■ **Aim**
Looking at the data below, count the lines that contain the string "from". Write only the total.

━━━━━━

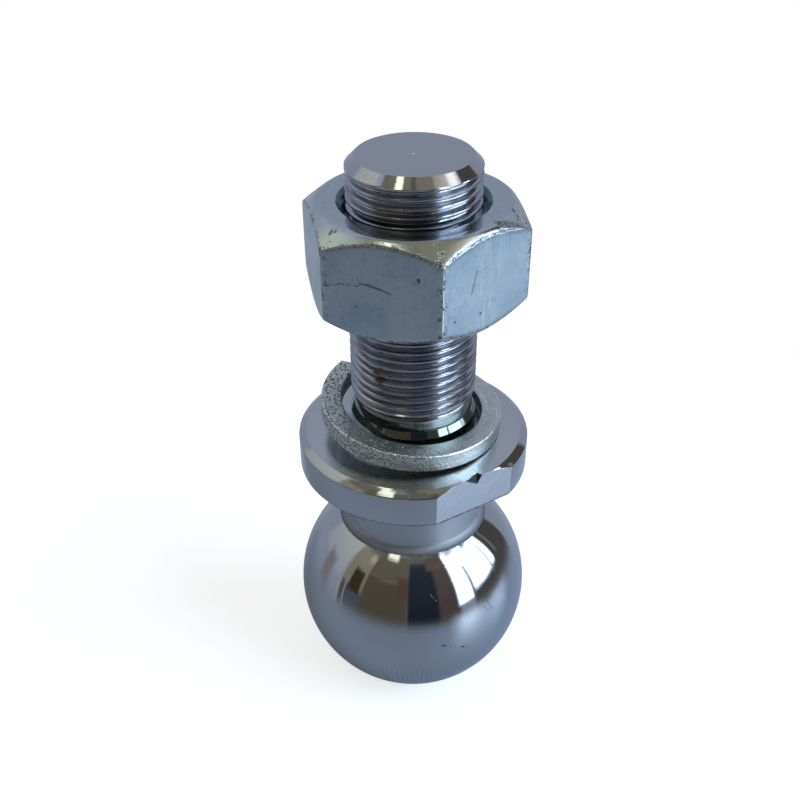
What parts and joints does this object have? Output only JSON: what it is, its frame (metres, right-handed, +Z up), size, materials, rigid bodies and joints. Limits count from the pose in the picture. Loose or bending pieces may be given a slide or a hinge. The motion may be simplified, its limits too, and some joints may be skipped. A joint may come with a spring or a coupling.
{
  "type": "tow ball",
  "caption": "Chromed tow ball on a short neck, with a flange that has two wrench flats, a threaded shank, a split spring washer and a hexagon nut.",
  "frame": {"origin": "centre of the small flat under the ball, on which the part stands", "axes": "+Z up along the shank, away from the ball; -Y faces the camera of the picture"},
  "size_m": [0.0508, 0.0508, 0.1251],
  "materials": {
    "chrome_plate": "polished",
    "washer_zinc": "satin",
    "nut_zinc": "satin"
  },
  "bodies": {
    "tow_ball": {"tow_ball": "chrome_plate", "spring_washer": "washer_zinc"},
    "hex_nut": {"hex_nut": "nut_zinc"}
  },
  "joints": [
    {"name": "nut_travel", "type": "slide", "parent": "tow_ball", "child": "hex_nut", "axis": [0, 0, 1], "range_m": [-0.01996, 0.03991]}
  ]
}
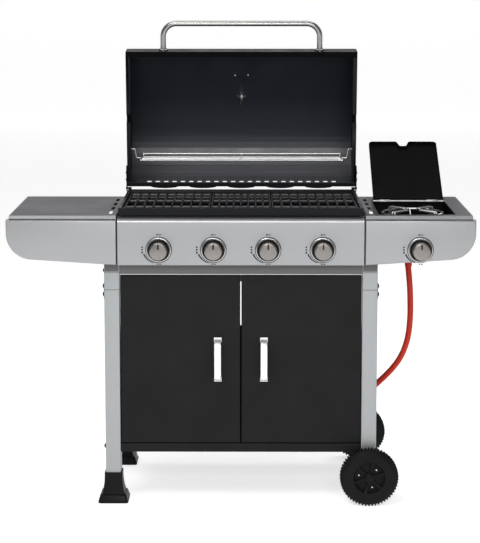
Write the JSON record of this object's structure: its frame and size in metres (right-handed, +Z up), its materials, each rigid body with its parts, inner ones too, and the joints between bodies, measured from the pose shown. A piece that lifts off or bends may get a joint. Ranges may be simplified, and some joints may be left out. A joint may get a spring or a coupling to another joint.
{
  "type": "gas barbecue grill",
  "caption": "Gas barbecue on a wheeled cart with an open hinged lid, cast grates, side table, side burner with lid, cupboard doors, control knobs and a gas hose.",
  "frame": {"origin": "centre of the grill's footprint box on the ground, measured without the hose and its regulator", "axes": "+Z up, the control panel and doors face -Y, the side burner is on the +X side"},
  "size_m": [1.22, 0.6292, 1.2712],
  "materials": {
    "steel_panel": "satin silver paint",
    "table_steel": "brushed",
    "inner_steel": "satin",
    "black_sheet": "semi-matt black paint",
    "black_enamel": "enamel",
    "cast_iron": "matt enamel",
    "chrome": "polished",
    "black_plastic": "moulded",
    "wheel_black": "moulded",
    "knob_nickel": "satin nickel plated",
    "brass": "satin",
    "satin_handle": "satin",
    "regulator_body": "cast",
    "hose_red": "matt"
  },
  "bodies": {
    "cart": {"leg_front_left": "steel_panel", "leg_front_right": "steel_panel", "leg_rear_left": "steel_panel", "leg_rear_right": "steel_panel", "foot_front_left": "black_plastic", "foot_rear_left": "black_plastic", "bottom_shelf": "black_sheet", "front_top_rail": "steel_panel", "rear_top_rail": "steel_panel", "rear_panel": "black_sheet", "axle": "inner_steel", "firebox": "black_enamel", "control_panel": "steel_panel", "burner_1": "inner_steel", "burner_2": "inner_steel", "burner_3": "inner_steel", "burner_4": "inner_steel", "heat_plate_1": "inner_steel", "heat_plate_2": "inner_steel", "heat_plate_3": "inner_steel", "heat_plate_4": "inner_steel", "grate_left": "cast_iron", "grate_middle": "cast_iron", "grate_right": "cast_iron", "gas_manifold": "brass", "left_table": "table_steel", "left_fascia": "steel_panel", "right_table": "table_steel", "right_fascia": "steel_panel", "side_burner_bowl": "black_enamel", "side_burner": "cast_iron", "pan_support": "chrome", "side_lid_rod": "chrome", "gas_hose": "hose_red", "regulator": "regulator_body"},
    "lid": {"lid_shell": "black_sheet", "lid_side_left": "black_sheet", "lid_side_right": "black_sheet", "lid_handle": "chrome", "thermometer": "chrome"},
    "rack": {"warming_rack": "chrome"},
    "side_lid": {"side_burner_lid": "black_sheet"},
    "left_door": {"left_door": "black_sheet", "left_door_handle": "satin_handle"},
    "right_door": {"right_door": "black_sheet", "right_door_handle": "satin_handle"},
    "front_wheel": {"front_wheel": "wheel_black"},
    "rear_wheel": {"rear_wheel": "wheel_black"},
    "grease_tray": {"grease_tray": "inner_steel"},
    "stem_1": {"knob_stem_1": "brass"},
    "knob_1": {"knob_1": "knob_nickel"},
    "stem_2": {"knob_stem_2": "brass"},
    "knob_2": {"knob_2": "knob_nickel"},
    "stem_3": {"knob_stem_3": "brass"},
    "knob_3": {"knob_3": "knob_nickel"},
    "stem_4": {"knob_stem_4": "brass"},
    "knob_4": {"knob_4": "knob_nickel"},
    "stem_5": {"knob_stem_5": "brass"},
    "knob_5": {"knob_5": "knob_nickel"}
  },
  "joints": [
    {"name": "lid_hinge", "type": "hinge", "parent": "cart", "child": "lid", "pos_m": [0, 0.12937, 0.798], "axis": [1, 0, 0], "range_deg": [0, 84.5]},
    {"name": "rack_swing", "type": "hinge", "parent": "lid", "child": "rack", "pos_m": [0, 0.18548, 0.90387], "axis": [1, 0, 0], "range_deg": [-84.5, 0]},
    {"name": "side_lid_hinge", "type": "hinge", "parent": "cart", "child": "side_lid", "pos_m": [0.46, 0.00336, 0.779], "axis": [1, 0, 0], "range_deg": [0, 144.5]},
    {"name": "left_door_hinge", "type": "hinge", "parent": "cart", "child": "left_door", "pos_m": [-0.308, -0.22063, 0.387], "axis": [0, 0, -1], "range_deg": [0, 105]},
    {"name": "right_door_hinge", "type": "hinge", "parent": "cart", "child": "right_door", "pos_m": [0.308, -0.22063, 0.387], "axis": [0, 0, 1], "range_deg": [0, 105]},
    {"name": "front_wheel_spin", "type": "hinge", "parent": "cart", "child": "front_wheel", "pos_m": [0.34, -0.25714, 0.0775], "axis": [0, 1, 0], "continuous": true},
    {"name": "rear_wheel_spin", "type": "hinge", "parent": "cart", "child": "rear_wheel", "pos_m": [0.34, 0.18186, 0.0775], "axis": [0, 1, 0], "continuous": true},
    {"name": "grease_tray_slide", "type": "slide", "parent": "cart", "child": "grease_tray", "axis": [0, 1, 0], "range_m": [0, 0.25]},
    {"name": "knob_1_push", "type": "slide", "parent": "cart", "child": "stem_1", "axis": [0, 1, 0], "range_m": [0, 0.003], "stiffness_N_per_m": 1500, "springref_m": -0.002},
    {"name": "knob_1_turn", "type": "hinge", "parent": "stem_1", "child": "knob_1", "pos_m": [-0.213, -0.29763, 0.69], "axis": [0, -1, 0], "range_deg": [0, 180]},
    {"name": "knob_2_push", "type": "slide", "parent": "cart", "child": "stem_2", "axis": [0, 1, 0], "range_m": [0, 0.003], "stiffness_N_per_m": 1500, "springref_m": -0.002},
    {"name": "knob_2_turn", "type": "hinge", "parent": "stem_2", "child": "knob_2", "pos_m": [-0.071, -0.29763, 0.69], "axis": [0, -1, 0], "range_deg": [0, 180]},
    {"name": "knob_3_push", "type": "slide", "parent": "cart", "child": "stem_3", "axis": [0, 1, 0], "range_m": [0, 0.003], "stiffness_N_per_m": 1500, "springref_m": -0.002},
    {"name": "knob_3_turn", "type": "hinge", "parent": "stem_3", "child": "knob_3", "pos_m": [0.071, -0.29763, 0.69], "axis": [0, -1, 0], "range_deg": [0, 180]},
    {"name": "knob_4_push", "type": "slide", "parent": "cart", "child": "stem_4", "axis": [0, 1, 0], "range_m": [0, 0.003], "stiffness_N_per_m": 1500, "springref_m": -0.002},
    {"name": "knob_4_turn", "type": "hinge", "parent": "stem_4", "child": "knob_4", "pos_m": [0.213, -0.29763, 0.69], "axis": [0, -1, 0], "range_deg": [0, 180]},
    {"name": "knob_5_push", "type": "slide", "parent": "cart", "child": "stem_5", "axis": [0, 1, 0], "range_m": [0, 0.003], "stiffness_N_per_m": 1500, "springref_m": -0.002},
    {"name": "knob_5_turn", "type": "hinge", "parent": "stem_5", "child": "knob_5", "pos_m": [0.466, -0.29763, 0.69], "axis": [0, -1, 0], "range_deg": [0, 180]}
  ],
  "couplings": [
    {"joint": "rack_swing", "follows": "lid_hinge", "ratio": -1}
  ]
}
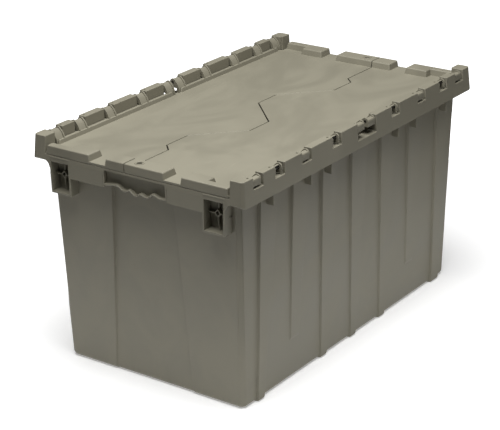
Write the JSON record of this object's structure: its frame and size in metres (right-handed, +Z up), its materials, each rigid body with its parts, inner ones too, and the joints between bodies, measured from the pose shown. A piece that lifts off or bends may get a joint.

━━━━━━

■ **The result**
4